Na het zoveelste incident schudden goedwillende ondernemers in 2013 de politiek wakker. Waar wás de overheid? Ze hadden gelijk, zegt de stadmarinier. “Afzonderlijke gemeentediensten zorgden weliswaar voor bestrating, lantaarns, riolen. Maar ze deden dat op eigen houtje, hadden geen goed beeld. Ze lieten soms huurcontracten verlopen en sloten de ogen als een bedrijf zonder vergunning op het terrein van de buurman bouwde.”
2021. Nog zat te doen, maar veel is de afgelopen jaren verbeterd.
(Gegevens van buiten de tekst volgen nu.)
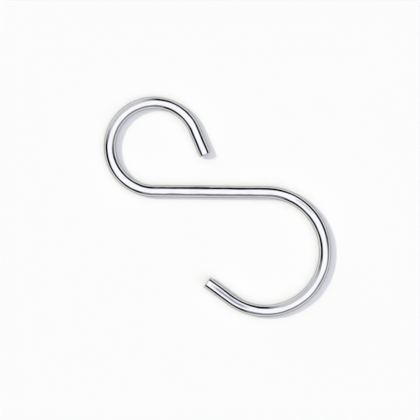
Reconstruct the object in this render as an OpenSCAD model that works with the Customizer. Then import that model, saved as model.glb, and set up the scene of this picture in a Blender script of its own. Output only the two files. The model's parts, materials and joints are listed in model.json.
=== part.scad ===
// S hook bent from one length of round wire: a small closed hook and a large
// open hook at the two ends of a straight shank. It lies flat on its side, with
// the shank along X and the middle of its outline over the origin.

/* [Wire] */
// Diameter of the round wire
wire_d = 4; // [3:0.1:5]
// Radius of the edge round each cropped end
end_round = 0.3; // [0.1:0.05:0.6]

/* [Shank] */
// Straight length between the two bends
shank_length = 37; // [24:0.5:80]

/* [Small hook] */
// Largest bar that seats in the small hook
small_inside_d = 25; // [22:0.5:32]
// How far the wire turns round the small hook, in degrees
small_wrap = 246.5; // [200:0.5:255]
// Straight leg from the small bend to its cropped end
small_leg = 9; // [4:0.5:10]

/* [Large hook] */
// Largest bar that seats in the large hook
large_inside_d = 35; // [28:0.5:50]
// How far the wire turns round the large hook, in degrees
large_wrap = 216; // [195:0.5:240]
// Straight leg from the large bend to its cropped end
large_leg = 9.5; // [4:0.5:14]

/* [Hidden] */

$fn = 96;
wire_r = wire_d / 2;
small_bend_r = small_inside_d / 2 + wire_r;
large_bend_r = large_inside_d / 2 + wire_r;

// Extra turn that each bend is drawn with before it is cut off, in degrees
spare_sweep = 10;

// Directions that are tried on each side of the one asked for, how far apart
// they are in degrees, and the last decimal of their cosines and sines
tries_each_side = 400;
try_step = 0.0001;
sixth_decimal = 0.000001;

// Middle of the outline, measured from the shank's small end
middle_x = (shank_length + large_bend_r - small_bend_r) / 2;
middle_y = small_bend_r - large_bend_r;

// Straight wire along +Z from the origin
module straight_wire(length) {
    cylinder(d = wire_d, h = length);
}

// Straight wire along +Z whose far end is cropped square, with its edge rounded
module cropped_wire(length) {
    straight_wire(length - end_round);
    cylinder(r = wire_r - end_round, h = length);
    translate([0, 0, length - end_round])
        rotate_extrude()
            translate([wire_r - end_round, 0])
                circle(r = end_round);
}

// Wire bent round the Z axis, from the +X axis anticlockwise
module bent_wire(bend_r, sweep) {
    rotate_extrude(angle = sweep)
        translate([bend_r, 0])
            circle(d = wire_d);
}

// A direction's cosine and sine, each kept to its sixth decimal
function rounded_direction(angle) =
    [for (side = [cos(angle), sin(angle)])
        round(side / sixth_decimal) * sixth_decimal];

// The rounded direction whose length is nearest to 1, out of those within a
// twentieth of a degree, so that nothing turned to it is stretched
function true_direction(angle) =
    let (
        tries = [for (i = [-tries_each_side:tries_each_side])
            rounded_direction(angle + i * try_step)],
        stretches = [for (direction = tries) abs(norm(direction) - 1)]
    )
    tries[search(min(stretches), stretches)[0]];

// Turns what follows it about the Z axis, to a true direction
module turned(angle) {
    along = true_direction(angle);
    multmatrix([
        [along.x, -along.y, 0, 0],
        [along.y, along.x, 0, 0],
        [0, 0, 1, 0],
        [0, 0, 0, 1]
    ])
        children();
}

// One hook: the wire comes in along +X at the origin, turns right round a centre
// one bend radius away, and ends in a straight leg that leaves at a tangent.
// The bend is drawn a little long and cut off square where the leg begins.
module hook_end(bend_r, wrap, leg) {
    translate([0, -bend_r, 0]) {
        difference() {
            mirror([1, -1, 0])
                bent_wire(bend_r, wrap + spare_sweep);
            turned(90 - wrap)
                translate([bend_r - wire_d, -wire_d * 2, -wire_d])
                    cube(wire_d * 2);
        }
        turned(90 - wrap)
            translate([bend_r, 0, 0])
                rotate([90, 0, 0])
                    cropped_wire(leg);
    }
}

// The whole wire: both hooks turn right as seen from the shank, which makes the S
module hook() {
    color("silver")
        translate([-middle_x, -middle_y, wire_r]) {
            rotate([0, 90, 0])
                straight_wire(shank_length);
            translate([shank_length, 0, 0])
                hook_end(large_bend_r, large_wrap, large_leg);
            rotate([0, 0, 180])
                hook_end(small_bend_r, small_wrap, small_leg);
        }
}

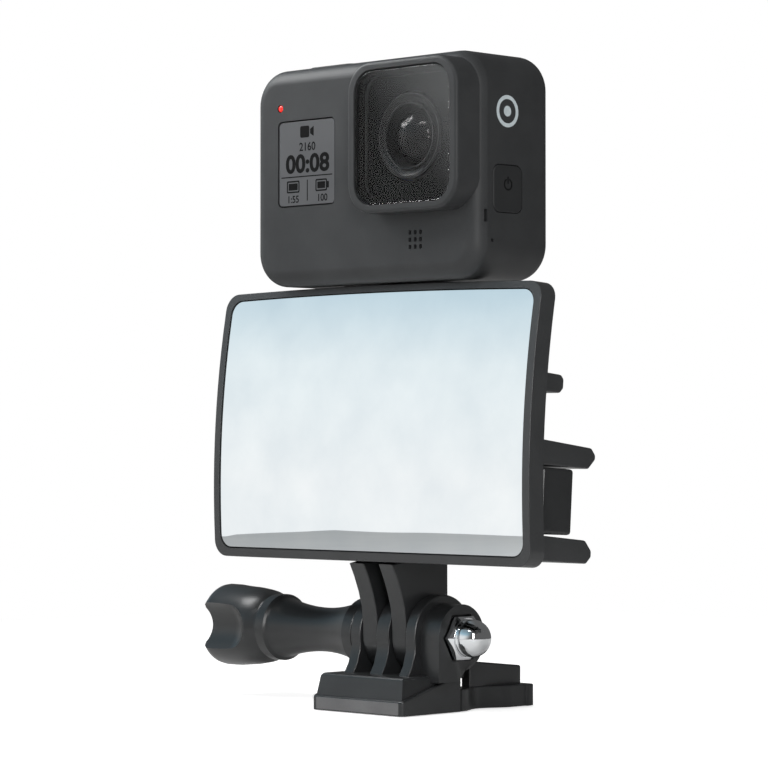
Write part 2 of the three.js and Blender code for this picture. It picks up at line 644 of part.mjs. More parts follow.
const fingerMidY = upperY - cameraMidY;
const fingerMidZ = upperZ - cameraBottom - cameraDatum;
for (const [side, word] of [[-1, 'left'], [1, 'right']]) {
  const span = [side * fingerInner, side * fingerOuter].sort((a, b) => a - b);
  const rootX = side * (fingerInner + fingerOuter) / 2;
  const rootZ = bottomZ + 1.6;
  const blade = block(span, [fingerMidY - 5.8, fingerMidY + 5.8], [fingerMidZ, bottomZ + 2.8]);
  const eye = round('x', upperRadius, ...span, fingerMidY, fingerMidZ);
  addPart(camera, `finger_${word}`, cut(
    join(blade, eye),
    round('x', cameraScrewRadius + screwHole, span[0] - 1, span[1] + 1, fingerMidY, fingerMidZ),
    round('y', 1.1, fingerMidY - 8, fingerMidY + 8, rootX, rootZ, 12),
  ), 'blackPlastic');
  addPart(camera, `finger_pin_${word}`, round(
    'y', 0.8, fingerRecess.y[0] - 0.9, fingerRecess.y[1] + 0.6, rootX, rootZ, 12,
  ), 'steel');
}

export default group;
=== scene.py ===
import json
import math

import bmesh
import bpy
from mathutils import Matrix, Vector


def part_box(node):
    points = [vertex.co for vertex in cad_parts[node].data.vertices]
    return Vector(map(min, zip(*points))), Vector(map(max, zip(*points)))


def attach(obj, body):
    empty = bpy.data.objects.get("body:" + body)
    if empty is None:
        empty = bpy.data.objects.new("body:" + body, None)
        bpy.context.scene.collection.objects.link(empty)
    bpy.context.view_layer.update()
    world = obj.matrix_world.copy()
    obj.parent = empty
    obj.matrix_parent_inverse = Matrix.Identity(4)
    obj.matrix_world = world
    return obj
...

Politie en OM – de Spaanse Polder heeft in Marjolein van Eykelen een eigen, zeer bereikbare officier van justitie – hebben veel strafrechtelijke onderzoeken verricht. “Dat was de ijsbreker,” zegt Rien. “En andere partners zorgden dat het ijs niet weer dichtvroor. Op dat justitieel succes kon de gemeente voortbouwen met instrumenten als een burgemeesterssluiting, een last onder dwangsom, een vergunningplicht of een erfpachtmaatregel. Dus OM, benut élk bewijs! Controleer PV’s, en seponeer ook bij kleine overtredingen niet lichtvaardig. Dan kan na het herstellen van de orde het landschap worden herschikt.”
Aan de Galateestraat waar de stadmarinier en zijn team een uitvalsbasis hebben, staat de deur altijd open. Daadkrachtige ambtenaren met ruggengraat en tempo trekken voortdurend het gebied in, geven de ogen de kost en nodigen zichzelf bij iedereen uit op de koffie. Goede ondernemers voelen zich dan gesteund en dubieuze klanten concluderen niet zelden dat ze hun heil elders moeten zoeken.
De Spaanse Polder zit in de lift – omhoog dit keer. Gemeente en projectontwikkelaars investeren er. Er wordt met drang weggeduwd, onderhandeld, uitgekocht, gesloopt, verplaatst, opgekalefaterd en herbouwd. ‘Digitaal’, ‘duurzaam’ en ‘circulair’ zijn de ambities in de ‘gezamenlijke gebiedsvisie 2030-2035’.
Rien voelt dagelijks de steun van burgermeesters Ahmed Aboutaleb en Cor Lamers (Schiedam), en van hoofdofficier Hugo Hillenaar. Maar vooral de bedrijven zelf – nieuwe worden zorgvuldig geselecteerd – trekken zichzelf uit het moeras. Ze voelen zich nu veilig en zien kansen in een gebied met goede verbindingen vlakbij een wereldhaven. Vanuit hun ‘bedrijvenraad’ spreken ze klare taal richting ‘de Coolsingel’. “Dat moet ook,” zegt Rien. “Als je niet duidelijk zegt wat je wil, krijg je wat anders.”
“De structuur is nu aardig geborgd,” zegt hij. “Wellicht kunnen in 2022 de ‘zijwieltjes’ ervan af en kan ik hier vertrekken. Al twijfel ik ook weleens. Zijn hier nou echt geen drugs meer of zien we het niet meer?”